**Dataset excerpt:**
################
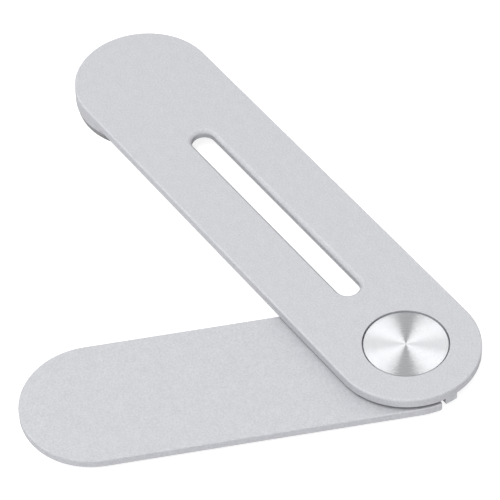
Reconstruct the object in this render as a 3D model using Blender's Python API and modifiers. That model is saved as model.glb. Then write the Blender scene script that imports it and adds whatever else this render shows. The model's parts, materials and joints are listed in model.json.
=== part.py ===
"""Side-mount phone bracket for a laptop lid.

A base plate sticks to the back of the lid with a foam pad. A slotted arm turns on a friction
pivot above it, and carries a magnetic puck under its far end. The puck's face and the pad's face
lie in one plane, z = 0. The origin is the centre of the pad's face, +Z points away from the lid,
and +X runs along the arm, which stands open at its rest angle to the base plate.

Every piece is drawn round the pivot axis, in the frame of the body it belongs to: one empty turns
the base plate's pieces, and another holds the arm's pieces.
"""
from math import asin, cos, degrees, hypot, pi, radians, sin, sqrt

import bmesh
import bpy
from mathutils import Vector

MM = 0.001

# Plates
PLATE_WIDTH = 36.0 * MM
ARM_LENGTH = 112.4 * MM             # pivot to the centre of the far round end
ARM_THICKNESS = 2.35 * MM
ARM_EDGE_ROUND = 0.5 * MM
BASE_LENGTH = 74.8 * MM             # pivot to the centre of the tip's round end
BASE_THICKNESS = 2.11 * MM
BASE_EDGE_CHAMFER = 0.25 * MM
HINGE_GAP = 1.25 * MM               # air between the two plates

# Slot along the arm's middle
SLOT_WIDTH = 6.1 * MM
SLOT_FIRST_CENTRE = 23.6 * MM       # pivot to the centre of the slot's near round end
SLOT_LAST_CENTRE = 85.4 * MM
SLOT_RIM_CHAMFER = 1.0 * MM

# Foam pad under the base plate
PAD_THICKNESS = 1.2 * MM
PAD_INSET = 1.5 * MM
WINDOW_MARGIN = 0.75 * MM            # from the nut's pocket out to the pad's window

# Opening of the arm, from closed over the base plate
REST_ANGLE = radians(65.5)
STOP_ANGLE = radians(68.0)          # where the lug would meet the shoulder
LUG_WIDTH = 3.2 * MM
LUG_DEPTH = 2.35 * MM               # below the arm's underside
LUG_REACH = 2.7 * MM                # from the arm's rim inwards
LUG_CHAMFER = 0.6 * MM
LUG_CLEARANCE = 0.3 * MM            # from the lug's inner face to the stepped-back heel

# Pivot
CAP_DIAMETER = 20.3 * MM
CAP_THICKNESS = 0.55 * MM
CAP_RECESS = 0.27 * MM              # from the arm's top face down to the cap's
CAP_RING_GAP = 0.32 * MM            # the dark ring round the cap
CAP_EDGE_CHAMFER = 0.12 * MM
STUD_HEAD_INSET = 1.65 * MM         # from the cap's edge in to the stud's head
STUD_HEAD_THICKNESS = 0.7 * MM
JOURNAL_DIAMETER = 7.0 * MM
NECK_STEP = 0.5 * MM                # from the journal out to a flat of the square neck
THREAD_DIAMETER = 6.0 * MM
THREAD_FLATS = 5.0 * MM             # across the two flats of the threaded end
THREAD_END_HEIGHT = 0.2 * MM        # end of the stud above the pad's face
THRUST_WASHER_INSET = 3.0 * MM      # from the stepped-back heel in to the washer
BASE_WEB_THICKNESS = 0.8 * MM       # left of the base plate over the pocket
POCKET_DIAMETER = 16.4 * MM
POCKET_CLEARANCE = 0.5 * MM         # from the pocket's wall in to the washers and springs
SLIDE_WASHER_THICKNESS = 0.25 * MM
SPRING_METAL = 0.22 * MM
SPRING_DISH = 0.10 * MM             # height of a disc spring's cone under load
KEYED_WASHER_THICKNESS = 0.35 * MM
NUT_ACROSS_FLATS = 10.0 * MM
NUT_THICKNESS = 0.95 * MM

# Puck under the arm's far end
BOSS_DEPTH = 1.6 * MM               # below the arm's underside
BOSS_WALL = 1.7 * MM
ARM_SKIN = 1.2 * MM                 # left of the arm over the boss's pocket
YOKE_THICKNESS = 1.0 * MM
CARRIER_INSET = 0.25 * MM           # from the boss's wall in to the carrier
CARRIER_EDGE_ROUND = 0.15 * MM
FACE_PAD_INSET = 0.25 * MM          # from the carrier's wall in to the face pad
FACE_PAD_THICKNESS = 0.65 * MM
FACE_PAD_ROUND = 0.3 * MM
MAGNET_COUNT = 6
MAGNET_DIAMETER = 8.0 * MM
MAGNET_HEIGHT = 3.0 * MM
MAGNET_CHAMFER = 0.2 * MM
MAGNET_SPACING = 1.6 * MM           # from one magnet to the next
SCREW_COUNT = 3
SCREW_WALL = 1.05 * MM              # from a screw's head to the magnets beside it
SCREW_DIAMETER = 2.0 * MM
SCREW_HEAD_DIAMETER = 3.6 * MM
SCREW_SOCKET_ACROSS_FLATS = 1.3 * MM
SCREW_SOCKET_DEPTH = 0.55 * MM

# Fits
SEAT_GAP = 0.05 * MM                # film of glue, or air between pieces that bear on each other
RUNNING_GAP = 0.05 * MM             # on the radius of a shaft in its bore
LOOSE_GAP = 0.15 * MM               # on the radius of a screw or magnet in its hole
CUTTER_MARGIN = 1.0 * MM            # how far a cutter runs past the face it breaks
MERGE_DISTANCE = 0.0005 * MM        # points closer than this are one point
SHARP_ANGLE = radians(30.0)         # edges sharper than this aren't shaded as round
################
**Set exercise:** Copy, please, exactly the lines that start at the first line of the data and end at the line containing "a laptop lid.", both kept and no others.

**Worked answer:**
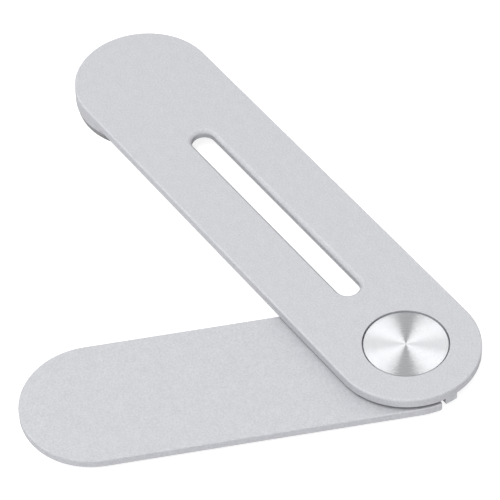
Reconstruct the object in this render as a 3D model using Blender's Python API and modifiers. That model is saved as model.glb. Then write the Blender scene script that imports it and adds whatever else this render shows. The model's parts, materials and joints are listed in model.json.
=== part.py ===
"""Side-mount phone bracket for a laptop lid.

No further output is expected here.